Outro cidadão francês, este de ficção, ao tirar as calças antes de dormir, descobriu que estava "na idade da razão" (estou citando Sartre, primeiro volume da trilogia, "Os Caminhos da Liberdade").
Vargas deixou uma carta, Raul Pompeia um aviso. Ambos alegaram motivos de honra, o presidente por causa da uma crise política, o escritor por causa de uma infâmia que publicaram contra ele. Em compensação, não consta que Judas tivesse dado qualquer explicação pelo fato de se enforcar: não chegou a aproveitar os 30 dinheiros de sua traição.
Já citei por aí um conto de Gorki em que dois vagabundos moram num quarto miserável. Um deles sai para fazer qualquer coisa na rua. Quando volta, encontra o companheiro pendurado numa corda. Antes de se enforcar, deixou um bilhete dizendo que lhe "faltara um truque" para continuar vivendo.

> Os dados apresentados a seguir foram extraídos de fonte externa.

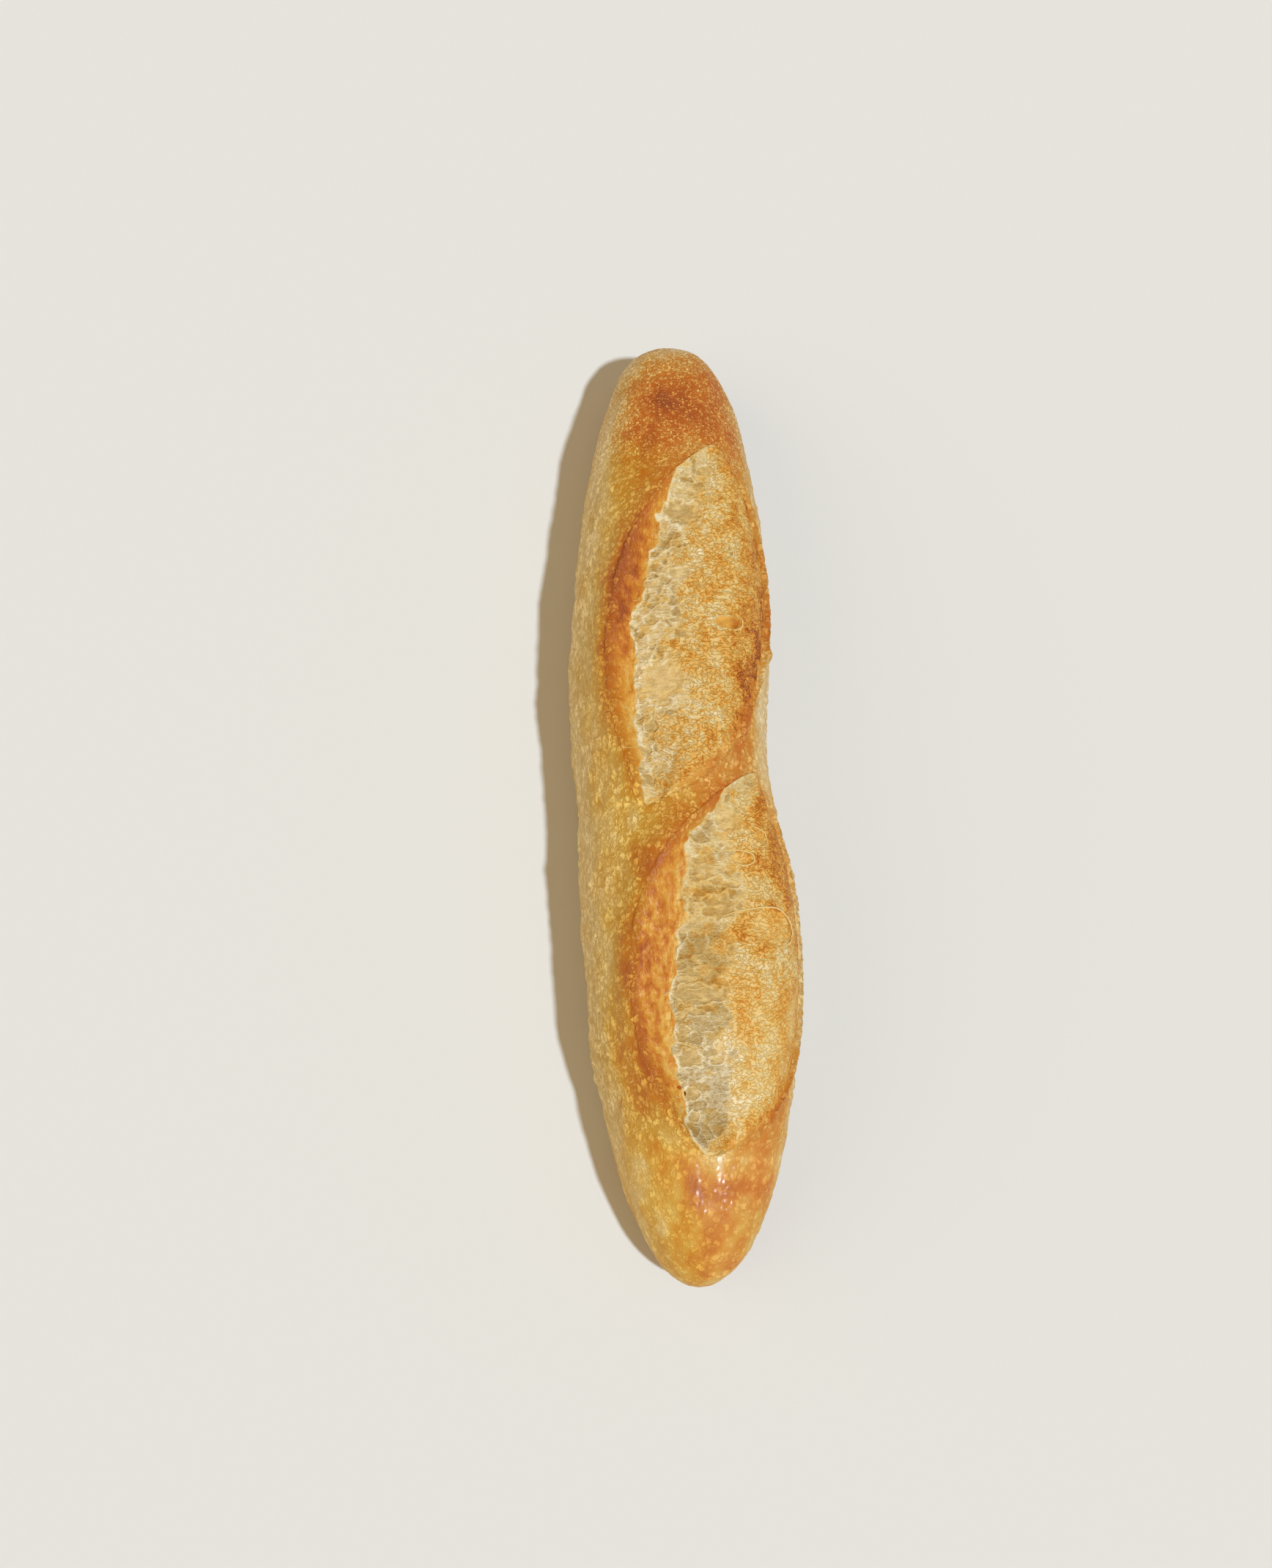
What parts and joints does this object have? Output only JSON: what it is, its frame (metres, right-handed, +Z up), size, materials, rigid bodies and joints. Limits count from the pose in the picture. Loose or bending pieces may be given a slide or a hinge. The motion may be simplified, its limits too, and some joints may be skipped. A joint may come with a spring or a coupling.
{
  "type": "half baguette",
  "caption": "Short crusty stick loaf with long slanted slashes, each opened into an ear beside a torn crumb face. Rests on its flat underside.",
  "frame": {"origin": "middle of the loaf's footprint, on the surface it rests on", "axes": "+Y along the loaf to its blunter end, +X towards the side that the slashes' golden domes bulge to, +Z up"},
  "size_m": [0.0644, 0.275, 0.0487],
  "materials": {
    "crust": "baked golden crust, matt to satin, with pale blisters and darker browned edges",
    "crumb": "matt torn crumb, pale cream in the valleys and golden brown where it swelled out"
  },
  "bodies": {
    "root": {"loaf": "crust"}
  },
  "joints": []
}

Werther matou-se porque se apaixonara pela mulher de seu melhor amigo. Anna Karênina atirou-se à frente de um trem porque abandonara o marido e sentia falta de seu filho. Luíza, de Eça de Queiroz, também se matou por causa de seu primo Basílio e estava sendo chantageada pela empregada. Isso tudo sem falar em Emma Bovary, que se envenenou com as drogas medicinais de seu marido, o médico Carlos Bovary. Seus motivos foram além do adultério, sem saber, ela criou o que hoje chamamos de bovarismo.
Comerciantes falidos, amantes traídos, artistas fracassados também recorrem à solução extrema. "Tudo vale a pena se a alma não é pequena" (Fernando Pessoa).